* Begin *

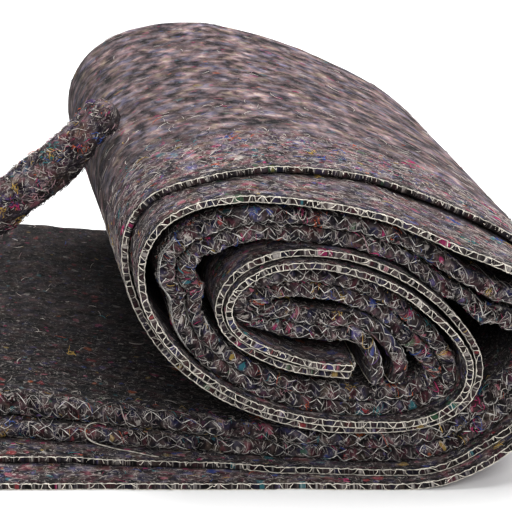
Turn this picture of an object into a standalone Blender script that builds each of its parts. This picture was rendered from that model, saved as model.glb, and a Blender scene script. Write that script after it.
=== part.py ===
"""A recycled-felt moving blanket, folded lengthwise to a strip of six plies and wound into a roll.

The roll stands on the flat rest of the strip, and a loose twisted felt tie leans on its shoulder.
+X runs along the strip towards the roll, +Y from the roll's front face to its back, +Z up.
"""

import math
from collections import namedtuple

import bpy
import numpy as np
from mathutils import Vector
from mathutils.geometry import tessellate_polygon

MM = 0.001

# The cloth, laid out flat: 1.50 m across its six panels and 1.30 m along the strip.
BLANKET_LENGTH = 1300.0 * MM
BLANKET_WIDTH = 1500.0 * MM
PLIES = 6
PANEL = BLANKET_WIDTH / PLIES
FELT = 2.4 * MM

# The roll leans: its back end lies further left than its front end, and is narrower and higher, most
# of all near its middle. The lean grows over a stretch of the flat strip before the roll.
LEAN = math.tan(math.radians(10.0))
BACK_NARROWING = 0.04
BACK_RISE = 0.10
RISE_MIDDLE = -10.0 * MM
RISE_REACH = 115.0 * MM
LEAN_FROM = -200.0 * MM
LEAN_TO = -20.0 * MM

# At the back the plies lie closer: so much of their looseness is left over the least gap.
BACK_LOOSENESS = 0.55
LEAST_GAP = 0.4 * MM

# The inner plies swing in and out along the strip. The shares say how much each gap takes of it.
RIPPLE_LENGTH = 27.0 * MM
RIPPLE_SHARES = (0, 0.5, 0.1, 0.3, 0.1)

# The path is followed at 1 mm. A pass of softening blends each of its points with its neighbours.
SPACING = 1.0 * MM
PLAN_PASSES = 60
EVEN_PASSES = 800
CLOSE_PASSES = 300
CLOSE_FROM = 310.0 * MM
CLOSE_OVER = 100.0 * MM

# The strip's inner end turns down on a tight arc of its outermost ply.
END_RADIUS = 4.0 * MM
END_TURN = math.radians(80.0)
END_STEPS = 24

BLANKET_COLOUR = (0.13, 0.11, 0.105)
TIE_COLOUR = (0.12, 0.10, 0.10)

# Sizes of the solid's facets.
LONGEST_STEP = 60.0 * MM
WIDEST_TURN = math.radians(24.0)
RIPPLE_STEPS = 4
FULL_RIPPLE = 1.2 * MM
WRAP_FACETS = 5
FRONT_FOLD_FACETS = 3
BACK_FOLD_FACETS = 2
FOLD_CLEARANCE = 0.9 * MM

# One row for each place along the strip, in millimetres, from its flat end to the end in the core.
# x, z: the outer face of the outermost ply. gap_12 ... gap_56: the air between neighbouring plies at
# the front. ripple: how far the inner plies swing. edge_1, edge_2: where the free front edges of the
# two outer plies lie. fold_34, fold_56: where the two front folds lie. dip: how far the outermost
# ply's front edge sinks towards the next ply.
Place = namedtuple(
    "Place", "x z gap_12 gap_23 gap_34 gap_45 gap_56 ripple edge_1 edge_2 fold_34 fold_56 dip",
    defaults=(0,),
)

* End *

→ Stated goal
Please give an exact restatement of only the lines from the beginning of the material above to the line with "RIPPLE_SHARES = (0, 0.5, 0.1, 0.3, 0.1)", inclusive.

→ Output of the exercise
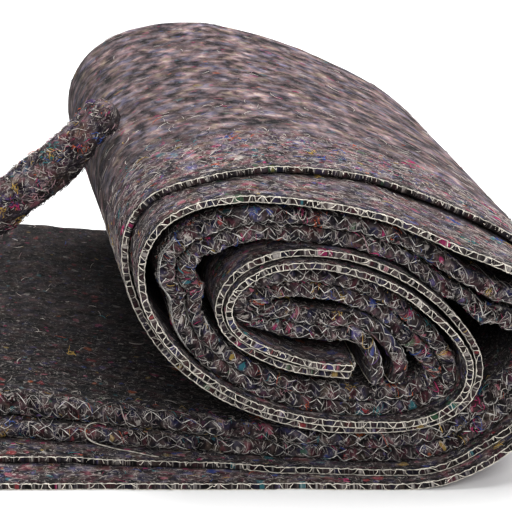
Turn this picture of an object into a standalone Blender script that builds each of its parts. This picture was rendered from that model, saved as model.glb, and a Blender scene script. Write that script after it.
=== part.py ===
"""A recycled-felt moving blanket, folded lengthwise to a strip of six plies and wound into a roll.

The roll stands on the flat rest of the strip, and a loose twisted felt tie leans on its shoulder.
+X runs along the strip towards the roll, +Y from the roll's front face to its back, +Z up.
"""

import math
from collections import namedtuple

import bpy
import numpy as np
from mathutils import Vector
from mathutils.geometry import tessellate_polygon

MM = 0.001

# The cloth, laid out flat: 1.50 m across its six panels and 1.30 m along the strip.
BLANKET_LENGTH = 1300.0 * MM
BLANKET_WIDTH = 1500.0 * MM
PLIES = 6
PANEL = BLANKET_WIDTH / PLIES
FELT = 2.4 * MM

# The roll leans: its back end lies further left than its front end, and is narrower and higher, most
# of all near its middle. The lean grows over a stretch of the flat strip before the roll.
LEAN = math.tan(math.radians(10.0))
BACK_NARROWING = 0.04
BACK_RISE = 0.10
RISE_MIDDLE = -10.0 * MM
RISE_REACH = 115.0 * MM
LEAN_FROM = -200.0 * MM
LEAN_TO = -20.0 * MM

# At the back the plies lie closer: so much of their looseness is left over the least gap.
BACK_LOOSENESS = 0.55
LEAST_GAP = 0.4 * MM

# The inner plies swing in and out along the strip. The shares say how much each gap takes of it.
RIPPLE_LENGTH = 27.0 * MM
RIPPLE_SHARES = (0, 0.5, 0.1, 0.3, 0.1)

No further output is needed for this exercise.